⟨

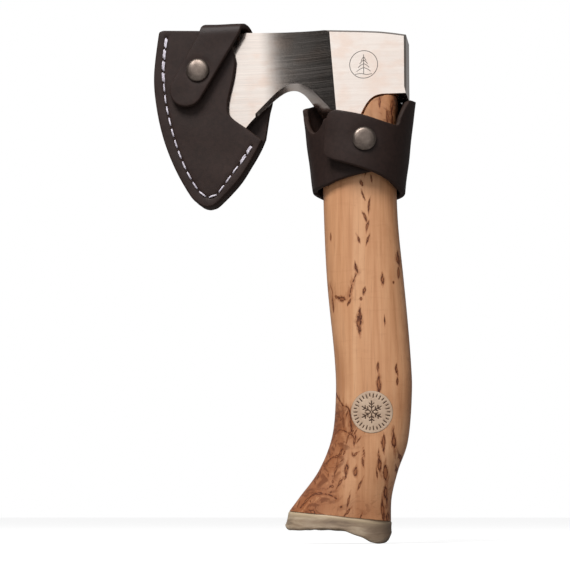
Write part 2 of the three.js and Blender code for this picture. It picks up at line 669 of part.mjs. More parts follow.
// The belt loop: one strap folded over, both ends held by two rivets through the holder's back.
function loopSolid() {
  const inner = LOOP.inner;
  const leg = inner + LOOP.thickness; // outer face of the leg on the holder
  const pinched = leg + FIT + LOOP.thickness; // outer face of the pinched ends
  const outer = leg + LOOP.gap + LOOP.thickness; // outer face of the standing leg
  const free = outer - LOOP.thickness;
  const shape = new THREE.Shape();
  shape.moveTo(inner, LOOP.bottom);
  shape.lineTo(inner, 250);
  shape.splineThru(points([[inner + 1, 254.6], [(inner + outer) / 2, LOOP.top],
    [outer - 1, 254.6], [outer, 250]]));
  shape.lineTo(outer, 214);
  shape.splineThru(points([[outer - 1.6, 208.5], [pinched + 0.8, 205], [pinched, 201.5]]));
  shape.lineTo(pinched, LOOP.bottom);
  shape.lineTo(leg + FIT, LOOP.bottom);
  shape.lineTo(leg + FIT, 202);
  shape.splineThru(points([[leg + 1.1, 206], [free - 1.2, 209.5], [free, 214]]));
  shape.lineTo(free, 250);
  shape.splineThru(points([[free - 0.7, 253], [(inner + outer) / 2, LOOP.top - LOOP.thickness],
    [leg + 0.7, 253], [leg, 250]]));
  shape.lineTo(leg, LOOP.bottom);
  const geometry = new THREE.ExtrudeGeometry(shape, {
    depth: 2 * LOOP.half, bevelEnabled: false, curveSegments: 2,
  });
  geometry.rotateX(Math.PI / 2);
  geometry.rotateZ(Math.PI / 2);
  geometry.translate(LOOP.x - LOOP.half, 0, 0);
  return { solid: solidOf(geometry), pinched };
}

const loop = loopSolid();
let beltLoop = loop.solid;
for (const centre of LOOP_RIVETS) beltLoop = beltLoop.subtract(rod(centre, HOLE, 5, FAR, 12));
piece("belt_loop", beltLoop, HIDE);
const POST_SEAT = 15.2; // the rivet heads sit flat inside the curved back
LOOP_RIVETS.forEach((centre, i) => {
  rivetPair(`belt_rivet_${i + 1}`, centre, POST_SEAT, loop.pinched);
});

export default set;
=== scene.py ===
"""A small bearded hatchet with a curly birch handle, in its leather blade sheath and belt holder.

Shapes are drawn in millimetres with the head's middle plane at y = 0, +Z up the handle and the bit
towards -X; placed() turns them into metres in the frame. Boxes of the frame's nodes give their places.
"""
import math
import random

import bmesh
import bpy
import numpy as np
from mathutils import Matrix, Vector, geometry


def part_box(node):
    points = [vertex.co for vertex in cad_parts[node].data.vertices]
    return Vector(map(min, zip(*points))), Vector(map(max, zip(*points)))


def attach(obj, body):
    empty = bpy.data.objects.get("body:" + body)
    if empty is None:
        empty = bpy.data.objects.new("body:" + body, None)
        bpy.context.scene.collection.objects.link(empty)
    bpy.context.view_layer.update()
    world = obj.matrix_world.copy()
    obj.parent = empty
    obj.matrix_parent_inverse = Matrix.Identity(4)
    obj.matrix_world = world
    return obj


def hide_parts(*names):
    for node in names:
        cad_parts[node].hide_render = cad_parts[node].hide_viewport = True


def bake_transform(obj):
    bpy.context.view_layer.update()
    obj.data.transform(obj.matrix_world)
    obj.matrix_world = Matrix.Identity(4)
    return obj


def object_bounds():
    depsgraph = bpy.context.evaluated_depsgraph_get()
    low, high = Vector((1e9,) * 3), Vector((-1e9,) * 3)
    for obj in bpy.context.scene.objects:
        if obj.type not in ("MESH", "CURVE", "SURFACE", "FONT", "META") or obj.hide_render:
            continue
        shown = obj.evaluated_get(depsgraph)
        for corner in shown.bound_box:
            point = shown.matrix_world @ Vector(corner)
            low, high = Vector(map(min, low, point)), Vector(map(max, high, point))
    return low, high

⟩

WHAT THIS TASK INVOLVES
Starting at the line that contains "obj.matrix_world = world", copy each line exactly through the end of the listing above. Include that first line and the last one, and add nothing.

CORRECT RESULT
    obj.matrix_world = world
    return obj


def hide_parts(*names):
    for node in names:
        cad_parts[node].hide_render = cad_parts[node].hide_viewport = True


def bake_transform(obj):
    bpy.context.view_layer.update()
    obj.data.transform(obj.matrix_world)
    obj.matrix_world = Matrix.Identity(4)
    return obj


def object_bounds():
    depsgraph = bpy.context.evaluated_depsgraph_get()
    low, high = Vector((1e9,) * 3), Vector((-1e9,) * 3)
    for obj in bpy.context.scene.objects:
        if obj.type not in ("MESH", "CURVE", "SURFACE", "FONT", "META") or obj.hide_render:
            continue
        shown = obj.evaluated_get(depsgraph)
        for corner in shown.bound_box:
            point = shown.matrix_world @ Vector(corner)
            low, high = Vector(map(min, low, point)), Vector(map(max, high, point))
    return low, high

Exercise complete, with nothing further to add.